We make decisions for one another, hindering each others' ability to think for ourselves.  We work together to create change and understanding in the world, or even just within our community, as if we could possibly come to a true compromise. But in compromise, do we not all give up part of what we believe in?  Is community really worth allowing a part of yourself to be taken away and replaced by something you are not? It is incredibly hard to consider the idea that these widely accepted truths are not truths at all, but rather bits and pieces taken from the minds of people who are not yourself, that have been combined and shoved into your mind, pushing you out of the way. It is frustrating to think that our centers are sitting in our armpits and ear canals, having been moved aside out of our hearts and minds by the strongholds of society. And yet, while it should be so accessible, we are so well formed by society that all the digging in the world could not get ourselves back.

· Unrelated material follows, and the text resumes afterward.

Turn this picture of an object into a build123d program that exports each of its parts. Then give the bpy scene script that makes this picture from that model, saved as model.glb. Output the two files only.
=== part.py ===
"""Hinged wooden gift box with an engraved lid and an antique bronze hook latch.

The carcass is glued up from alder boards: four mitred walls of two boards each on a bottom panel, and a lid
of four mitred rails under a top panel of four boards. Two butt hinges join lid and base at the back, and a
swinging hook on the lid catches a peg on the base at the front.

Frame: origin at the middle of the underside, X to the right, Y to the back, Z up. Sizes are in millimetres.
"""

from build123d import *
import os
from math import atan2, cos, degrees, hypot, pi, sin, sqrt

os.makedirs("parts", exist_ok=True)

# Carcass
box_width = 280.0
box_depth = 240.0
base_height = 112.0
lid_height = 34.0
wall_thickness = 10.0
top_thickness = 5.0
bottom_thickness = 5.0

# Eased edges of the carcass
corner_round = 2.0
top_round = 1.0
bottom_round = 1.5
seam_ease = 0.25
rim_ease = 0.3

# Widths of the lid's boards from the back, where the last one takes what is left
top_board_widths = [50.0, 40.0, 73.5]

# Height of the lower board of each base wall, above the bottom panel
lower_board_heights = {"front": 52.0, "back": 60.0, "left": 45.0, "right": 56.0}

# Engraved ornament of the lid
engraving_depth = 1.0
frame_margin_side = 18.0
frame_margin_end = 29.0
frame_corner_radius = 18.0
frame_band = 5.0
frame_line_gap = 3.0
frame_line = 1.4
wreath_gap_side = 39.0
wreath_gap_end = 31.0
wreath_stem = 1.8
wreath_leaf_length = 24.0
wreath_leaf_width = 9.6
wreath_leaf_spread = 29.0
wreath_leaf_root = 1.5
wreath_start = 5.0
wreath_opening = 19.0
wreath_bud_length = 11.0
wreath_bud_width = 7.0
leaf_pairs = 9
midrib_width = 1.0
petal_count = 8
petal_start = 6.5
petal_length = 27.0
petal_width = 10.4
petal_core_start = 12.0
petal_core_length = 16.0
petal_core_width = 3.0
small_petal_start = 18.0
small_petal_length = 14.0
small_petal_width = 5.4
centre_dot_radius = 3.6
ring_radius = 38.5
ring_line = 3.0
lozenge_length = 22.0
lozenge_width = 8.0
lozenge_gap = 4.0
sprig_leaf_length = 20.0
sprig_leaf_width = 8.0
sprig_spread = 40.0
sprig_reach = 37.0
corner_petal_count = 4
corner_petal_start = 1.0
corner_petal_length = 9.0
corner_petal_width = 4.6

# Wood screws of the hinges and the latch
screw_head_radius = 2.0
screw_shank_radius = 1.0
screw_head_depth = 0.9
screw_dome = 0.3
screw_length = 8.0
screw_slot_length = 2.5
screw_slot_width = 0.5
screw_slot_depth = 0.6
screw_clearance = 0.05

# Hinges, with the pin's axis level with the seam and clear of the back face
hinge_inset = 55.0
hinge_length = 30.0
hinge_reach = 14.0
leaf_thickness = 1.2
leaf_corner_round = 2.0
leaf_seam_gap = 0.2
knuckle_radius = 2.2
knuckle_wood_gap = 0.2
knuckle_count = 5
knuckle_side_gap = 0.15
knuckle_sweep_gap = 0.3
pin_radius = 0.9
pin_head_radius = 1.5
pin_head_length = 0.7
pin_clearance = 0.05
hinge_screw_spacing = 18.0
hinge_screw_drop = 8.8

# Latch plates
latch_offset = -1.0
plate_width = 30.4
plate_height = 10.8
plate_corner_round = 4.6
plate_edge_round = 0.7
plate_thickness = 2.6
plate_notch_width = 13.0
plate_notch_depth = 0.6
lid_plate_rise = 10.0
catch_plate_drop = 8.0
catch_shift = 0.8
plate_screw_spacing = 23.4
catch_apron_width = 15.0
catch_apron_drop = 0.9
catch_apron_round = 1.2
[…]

We have constructed ideas of how things should and shouldn't be, but in the process we have made living into an unnatural process. Nature grants us the gift of life, but as soon as we have hold of this life, we set off running in any direction the hands of society direct us, and never look back.  We are so far down our paths of humanity that it is impossible to look far enough back to see that the truths we hold to be self evident may not be truths at all, but rather lies we tell ourselves only because the world has asked us to.
I find myself standing here so far down this path society has nudged me into, that when I look back I can only see a labyrinth of twists and turns with ghostly figures at each corner. And I ask myself, where have I come from, which turns have I taken, and who has decided that turn for me? Have I chosen which paths I turn down, or have these ghostly figures I see been directing me through life? I suspect that I have never made a decision for myself, not once during my whole life. We are so deeply submerged in this labyrinth that we can not possibly find a way back to the start, back to our pure selves, and therefore cannot possibly say that we have ever been uninfluenced by the people in the world.

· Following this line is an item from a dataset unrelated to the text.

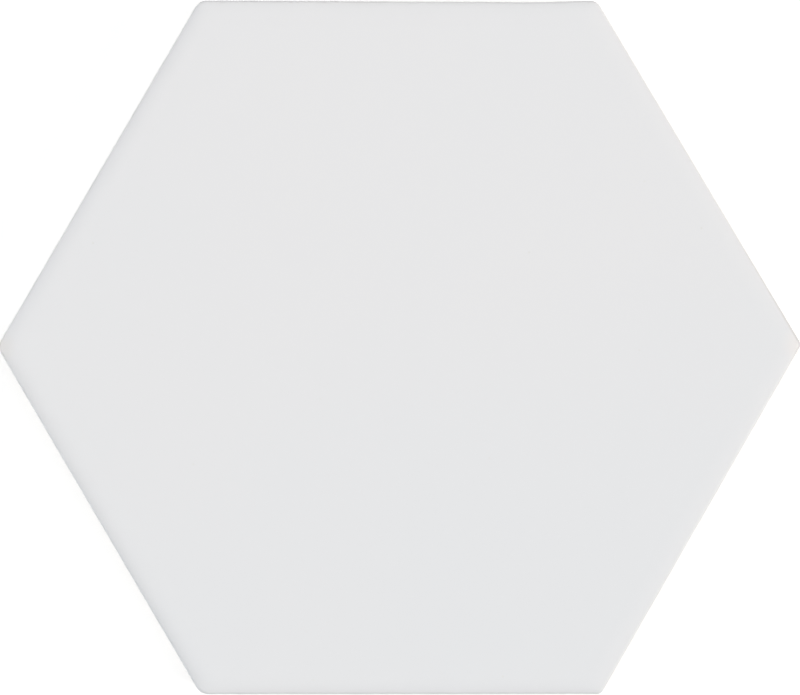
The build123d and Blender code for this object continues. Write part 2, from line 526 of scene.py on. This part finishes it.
def glazedPorcelain():
    # Opaque satin-matt glaze, sprayed and once fired on dry-pressed porcelain: an even cool white with a
    # soft sheen, and below the foot of the glaze a chalky cream body with granules, pores and die marks.
    material = bpy.data.materials.new("satinGlazeOnPorcelain")
    material.use_nodes = True
    tree = material.node_tree
    tree.nodes.clear()
    add = partial(addNode, tree)
    space = add("ShaderNodeTexCoord").outputs["Object"]
    spot = add("ShaderNodeSeparateXYZ", {0: space}).outputs

    # the white, with painted cooler light towards -Y
    cloud = add("ShaderNodeTexNoise",
                {"Vector": space, "Scale": 1 / (glaze["cloudSize"] * mm), "Detail": 3.0}).outputs[0]
    least, most = glaze["cloudRange"]
    cloud = add("ShaderNodeMapRange", {"Value": cloud, "From Min": least, "From Max": most}).outputs[0]
    # painted light: share of the cooler tint, growing towards -Y
    paintedCoolShare = add("ShaderNodeMapRange", {"Value": spot["Y"], "From Min": glaze["coolFrom"] * mm,
                                         "From Max": glaze["coolTo"] * mm}).outputs[0]
    tint = add("ShaderNodeMix", {0: glaze["cloudShare"], 2: paintedCoolShare, 3: cloud}, data_type="FLOAT").outputs[0]
    white = add("ShaderNodeMix",
                {0: tint, 6: linearColour(glaze["colour"]), 7: linearColour(glaze["coolColour"])},
                data_type="RGBA").outputs[2]

    # specks, warm tips with a painted highlight on the +X one, and a painted shade line on the rim
    speck = add("ShaderNodeTexVoronoi", {"Vector": space, "Scale": 1 / (glaze["speckSpacing"] * mm)},
                voronoi_dimensions="2D").outputs
    reach = glaze["speckRadius"] / glaze["speckSpacing"]
    speckMask = add("ShaderNodeMapRange",
                    {"Value": speck["Distance"], "From Min": reach * glaze["speckCore"], "From Max": reach,
                     "To Min": 1.0, "To Max": 0.0}, interpolation_type="SMOOTHSTEP").outputs[0]
    strength = add("ShaderNodeSeparateColor", {0: speck["Color"]}).outputs[0]
    speckMask = add("ShaderNodeMath", {0: speckMask, 1: strength}, operation="MULTIPLY").outputs[0]
    marks = [(speckMask, glaze["speckColour"])]
    # the -X tip takes the colour of thinner glaze, the +X tip a painted highlight
    for (tipX, tipY), tipColour in glaze["tips"]:
        toTip = add("ShaderNodeVectorMath", {0: space, 1: (tipX * mm, tipY * mm, thickness * mm)},
                    operation="DISTANCE").outputs["Value"]
        thinOrLitTip = add("ShaderNodeMapRange", {"Value": toTip, "From Min": glaze["tipReach"] * mm,
                                          "From Max": glaze["tipFull"] * mm},
                   interpolation_type="SMOOTHSTEP").outputs[0]
        marks.append((thinOrLitTip, tipColour))
    # painted shade: the darker rim line near the +X tip
    top, full, fullLow, bottom = glaze["rimShadeHeight"]
    rimShade = add("ShaderNodeMapRange", {"Value": spot["X"], "From Min": glaze["rimShadeFrom"][0] * mm,
                                      "From Max": glaze["rimShadeFrom"][1] * mm}).outputs[0]
    upTo = add("ShaderNodeMapRange", {"Value": spot["Y"], "From Min": glaze["rimShadeEnd"][0] * mm,
                                      "From Max": glaze["rimShadeEnd"][1] * mm}).outputs[0]
    below = add("ShaderNodeMapRange", {"Value": spot["Z"], "From Min": top * mm, "From Max": full * mm},
                interpolation_type="SMOOTHSTEP").outputs[0]
    above = add("ShaderNodeMapRange", {"Value": spot["Z"], "From Min": bottom * mm, "From Max": fullLow * mm},
                interpolation_type="SMOOTHSTEP").outputs[0]
    for share in (upTo, below, above):
        rimShade = add("ShaderNodeMath", {0: rimShade, 1: share}, operation="MULTIPLY").outputs[0]
    marks.append((rimShade, glaze["rimShadeColour"]))
    for share, colour in marks:
        white = add("ShaderNodeMix", {0: share, 6: white, 7: linearColour(colour)},
                    data_type="RGBA").outputs[2]

    # its orange peel and swell
    peel = add("ShaderNodeTexNoise",
               {"Vector": space, "Scale": 1 / (glaze["peelSize"] * mm), "Detail": 1.0}).outputs[0]
    peelHeight = add("ShaderNodeMath", {0: peel, 1: glaze["peelDepth"] * mm}, operation="MULTIPLY").outputs[0]
    swell = add("ShaderNodeTexNoise",
                {"Vector": space, "Scale": 1 / (glaze["waveSize"] * mm), "Detail": 1.0}).outputs[0]
    peelHeight = add("ShaderNodeMath", {0: swell, 1: glaze["waveDepth"] * mm, 2: peelHeight},
                     operation="MULTIPLY_ADD").outputs[0]

    # the body's granules, die marks and pores
    grain = add("ShaderNodeTexNoise", {"Vector": space, "Scale": 1 / (body["grainSize"] * mm),
                                       "Detail": 4.0, "Roughness": 0.6}).outputs[0]
    upright = add("ShaderNodeVectorMath", {0: space, 1: (1, 1, body["dragUpright"])},
                  operation="MULTIPLY").outputs[0]
    drag = add("ShaderNodeTexNoise",
               {"Vector": upright, "Scale": 1 / (body["dragSize"] * mm), "Detail": 3.0}).outputs[0]
    pore = add("ShaderNodeTexVoronoi", {"Vector": space, "Scale": 1 / (body["poreSpacing"] * mm)}).outputs
    reach = body["poreRadius"] / body["poreSpacing"]
    poreMask = add("ShaderNodeMapRange",
                   {"Value": pore["Distance"], "From Min": reach * body["poreCore"], "From Max": reach,
                    "To Min": 1.0, "To Max": 0.0}, interpolation_type="SMOOTHSTEP").outputs[0]
    shade = add("ShaderNodeMix", {0: body["dragShare"], 2: grain, 3: drag}, data_type="FLOAT").outputs[0]
    least, most = body["shadeRange"]
    shade = add("ShaderNodeMapRange", {"Value": shade, "From Min": least, "From Max": most}).outputs[0]
    cream = add("ShaderNodeMix",
                {0: shade, 6: linearColour(body["darkColour"]), 7: linearColour(body["colour"])},
                data_type="RGBA").outputs[2]

    # kiln wash on the ribs and the land of the back
    wash = add("ShaderNodeMapRange",
               {"Value": spot["Z"], "From Min": body["washHeight"] * mm, "From Max": 0.0},
               interpolation_type="SMOOTHSTEP").outputs[0]
    patchy = add("ShaderNodeTexNoise", {"Vector": space, "Scale": 1 / (body["washPatch"] * mm),
                                        "Detail": 6.0, "Roughness": 0.7}).outputs[0]
    least, most = body["washRange"]
    patchy = add("ShaderNodeMapRange", {"Value": patchy, "From Min": least, "From Max": most,
                                        "To Max": body["washShare"]}).outputs[0]
    wash = add("ShaderNodeMath", {0: wash, 1: patchy}, operation="MULTIPLY").outputs[0]
    # kiln wash is the body's own colour; the dark in the pores is painted shade
    for share, colour in ((wash, body["washColour"]), (poreMask, body["poreShadeColour"])):
        cream = add("ShaderNodeMix", {0: share, 6: cream, 7: linearColour(colour)},
                    data_type="RGBA").outputs[2]
    bodyHeight = add("ShaderNodeMath", {0: grain, 1: body["grainDepth"] * mm},
                     operation="MULTIPLY").outputs[0]
    for relief, depth in ((drag, body["dragDepth"]), (poreMask, -body["poreDepth"])):
        bodyHeight = add("ShaderNodeMath", {0: relief, 1: depth * mm, 2: bodyHeight},
                         operation="MULTIPLY_ADD").outputs[0]

    # glaze over body, down to its ragged foot
    cover = add("ShaderNodeAttribute", attribute_name="glazeCover").outputs["Fac"]
    ragged = add("ShaderNodeMath", {0: grain, 1: glaze["footRagged"], 2: cover},
                 operation="MULTIPLY_ADD").outputs[0]
    least, most = glaze["footRange"]
    mask = add("ShaderNodeMapRange", {"Value": ragged, "From Min": least, "From Max": most},
               interpolation_type="SMOOTHSTEP").outputs[0]
    colour = add("ShaderNodeMix", {0: mask, 6: cream, 7: white}, data_type="RGBA").outputs[2]
    rough = add("ShaderNodeMapRange",
                {"Value": mask, "To Min": body["roughness"], "To Max": glaze["roughness"]}).outputs[0]
    height = add("ShaderNodeMix", {0: mask, 2: bodyHeight, 3: peelHeight}, data_type="FLOAT").outputs[0]
    bump = add("ShaderNodeBump", {"Height": height, "Strength": 1.0, "Distance": 1.0}).outputs[0]
    surface = add("ShaderNodeBsdfPrincipled",
                  {"Base Color": colour, "Roughness": rough, "IOR": 1.5, "Normal": bump}).outputs[0]
    add("ShaderNodeOutputMaterial", {"Surface": surface})
    return material


hexagonTile = makeTile(glazedPorcelain())
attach(hexagonTile, "root")
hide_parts("hexagon_tile")

# Camera straight above, framed as the photo is
view = {
    "frameWidth": 800,
    "frameHeight": 695,
    "mmPerPixel": 0.14549,
    "centrePixel": (398.84, 347.01),   # where the middle of the tile falls in the frame
    "lens": 200.0,
    "sensor": 36.0,
    "outlineHeight": 8.0,              # the height on the side that shows as the outline
    "clip": (0.01, 20.0),              # metres
}
camera = bpy.data.cameras.new("camera")
camera.lens = view["lens"]
camera.sensor_width = view["sensor"]
camera.clip_start, camera.clip_end = view["clip"]
cameraObject = bpy.data.objects.new("camera", camera)
bpy.context.scene.collection.objects.link(cameraObject)
distance = view["frameWidth"] * view["mmPerPixel"] * view["lens"] / view["sensor"]
cameraObject.location = (
    (view["frameWidth"] / 2 - view["centrePixel"][0]) * view["mmPerPixel"] * mm,
    (view["centrePixel"][1] - view["frameHeight"] / 2) * view["mmPerPixel"] * mm,
    (distance + view["outlineHeight"]) * mm,
)
bpy.context.scene.camera = cameraObject
print("camera set")

# Studio, in metres: a large box overhead, a slightly warm one low on the right, a weaker one on the left
# and a pale room
studio = {
    "lamps": {
        "overhead": {"place": (0.0, 0.45, 3.0), "size": (2.6, 4.9), "power": 48.1, "colour": "#F9FEFF"},
        "fromRight": {"place": (3.61, -0.31, 1.69), "size": (2.0, 2.0), "power": 113.5, "colour": "#FFF7F2"},
        "fromLeft": {"place": (-3.26, 0.2, 2.29), "size": (2.0, 2.0), "power": 65.8, "colour": "#FFFDFF"},
    },
    "roomLight": 0.12,
    "roomColour": "#FFFFFF",
    "floorColour": "#F2F2F2",
    "floorGlow": 0.34,        # lifts the lit floor to white for the camera, so that only the shadow shows
    "floorSize": 12.0,
    "floorGap": 0.00002,      # keeps the floor clear of the back
    "whiteFrom": 0.16,        # the floor turns to plain white between these distances from the middle
    "whiteTo": 0.45,
}
for name, settings in studio["lamps"].items():
    lamp = bpy.data.lights.new(name, "AREA")
    lamp.shape = "RECTANGLE"
    lamp.size, lamp.size_y = settings["size"]
    lamp.energy = settings["power"]
    lamp.color = linearColour(settings["colour"])[:3]
    lampObject = bpy.data.objects.new(name, lamp)
    lampObject.location = settings["place"]
    if name != "overhead":
        lampObject.rotation_euler = lampObject.location.to_track_quat("Z", "Y").to_euler()
    lampObject.visible_camera = False
    bpy.context.scene.collection.objects.link(lampObject)


def seenRays(tree):
    # 1 where the camera sees a surface by itself, or in a gloss or through glass
    rays = addNode(tree, "ShaderNodeLightPath").outputs
    seen = rays["Is Camera Ray"]
    for other in ("Is Glossy Ray", "Is Transmission Ray"):
        seen = addNode(tree, "ShaderNodeMath", {0: seen, 1: rays[other]}, operation="MAXIMUM").outputs[0]
    return seen


world = bpy.data.worlds.new("paleRoom")
world.use_nodes = True
bpy.context.scene.world = world
tree = world.node_tree
tree.nodes.clear()
add = partial(addNode, tree)
room = add("ShaderNodeBackground",
           {"Color": linearColour(studio["roomColour"]), "Strength": studio["roomLight"]}).outputs[0]
white = add("ShaderNodeBackground", {"Color": (1, 1, 1, 1), "Strength": 1.0}).outputs[0]
sky = add("ShaderNodeMixShader", {0: seenRays(tree), 1: room, 2: white}).outputs[0]
add("ShaderNodeOutputWorld", {"Surface": sky})

paper = bpy.data.materials.new("whitePaperSweep")   # matt white paper, unmarked
paper.use_nodes = True
tree = paper.node_tree
tree.nodes.clear()
add = partial(addNode, tree)
seen = seenRays(tree)
lit = add("ShaderNodeBsdfDiffuse", {"Color": linearColour(studio["floorColour"])}).outputs[0]
glow = add("ShaderNodeMath", {0: seen, 1: studio["floorGlow"]}, operation="MULTIPLY").outputs[0]
glow = add("ShaderNodeEmission", {"Color": (1, 1, 1, 1), "Strength": glow}).outputs[0]
near = add("ShaderNodeAddShader", {0: lit, 1: glow}).outputs[0]
plain = add("ShaderNodeEmission", {"Color": (1, 1, 1, 1), "Strength": 1.0}).outputs[0]
space = add("ShaderNodeTexCoord").outputs["Object"]
away = add("ShaderNodeVectorMath", {0: space}, operation="LENGTH").outputs["Value"]
far = add("ShaderNodeMapRange",
          {"Value": away, "From Min": studio["whiteFrom"], "From Max": studio["whiteTo"]},
          interpolation_type="SMOOTHSTEP").outputs[0]
far = add("ShaderNodeMath", {0: far, 1: seen}, operation="MULTIPLY").outputs[0]
surface = add("ShaderNodeMixShader", {0: far, 1: near, 2: plain}).outputs[0]
add("ShaderNodeOutputMaterial", {"Surface": surface})

edge = studio["floorSize"] / 2
mesh = bpy.data.meshes.new("floor")
mesh.from_pydata([(-edge, -edge, 0), (edge, -edge, 0), (edge, edge, 0), (-edge, edge, 0)], [], [(0, 1, 2, 3)])
mesh.materials.append(paper)
floor = bpy.data.objects.new("floor", mesh)
floor.location = (0, 0, -studio["floorGap"])
bpy.context.scene.collection.objects.link(floor)
print("studio set")

bpy.context.scene.view_settings.view_transform = "Standard"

You may argue that, no, for just a moment during your first breath of life, as a small child without comprehensive skills, you were entirely yourself and nobody else. But tell me: were you not subjected to language as the murmurs of your mother or the doctors filled your ears? The moment you heard these sounds your mind began to learn; the beginning of your knowledge and growth was therefore determined by those who surrounded your mother as you entered the world. Were you not treated with care, or at least recognized as fragile, whether you were treated as such or not? The universal understanding that newborn babies are fragile, in need of care, and are wholly underdeveloped is a form in which the “knowledge” of society is put on you from your first moments, deciding for you who you are, before you have any chance to protest. Were your genitals not noted? There are inevitable and unavoidable communal understandings associated with sex, and yours was certainly noted, understood, and considered, thereby pushing you even slightly along your path, before you were even wiped clean.
Can you tell me why murder is wrong? Why is it wrong to kill another person? Why must you respect others? Why is it best to live a healthy life? Why must our parents love us and treat us well? Really think – do you have a definitive answer; one that you can exert as absolutely true? Do you know why? I challenge you to think of one truth; any one thing that you can tell me, for sure, is true. I guarantee you cannot. There is nothing about ourselves that is not a societal construct. So who, really, are we?
I do not for a moment claim that I am excluded from society. I am a living, working, breathing part of this structure and I, too, help to push others in various directions just as I receive shoves from all angles, myself. Nobody, including myself, could find their way through the thickness of societal formation and dig back to their surface – it would take longer than a lifetime.
Why do we not value who we are as individuals, and stand strong, knowing with confidence that exactly who we are is exactly who we are meant to be? Why must we search for our “flaws,” the ones that society tells us we have, and “correct” them? Who are you to tell me that this or that is wrong about me? I am not referencing, here, society's ideas of body image or what music to enjoy. I am asking why it is wrong if I act rudely, but right when you are polite? We should know by now, from a very long history of constantly changing viewpoints, that nothing society deems as wrong or right can be trusted, so why do we trust these “truths?" Why do we trust ourselves?
I am too young to remember a time when people of color were wholeheartedly believed to be of lesser value than Caucasians, but if I am correct, this belief was trusted just as strongly as anything else. Just as today, those who believe in God, those who worship Allah, and those who find their spirituality in deities of the earth each know their faith to be the one truth. Those who believe homosexual relationships are unnatural for the human race believe this with their whole heart, and those who believe homosexuality to be an entirely acceptable and natural part of a human’s life also believe this with their whole heart. Prejudice, faith, and beliefs of all sorts are not a matter of right and wrong, or of knowledge and ignorance; they are a matter of popular and unpopular opinion – they are entirely shaped by society. I ask again: why do we place so much in the hands of society? Why do we trust ourselves as an overarching community to make decisions and decide for ourselves what is right and wrong?
We do not make our own decisions. We are not our own people. We live by the rules of our communities, which have been formed without a grain of truth. You do not know anything. Nothing at all. So don’t tell me how I should live my life; I am struggling hard enough trying to swim through what everyone else wants for me and find what I want for myself.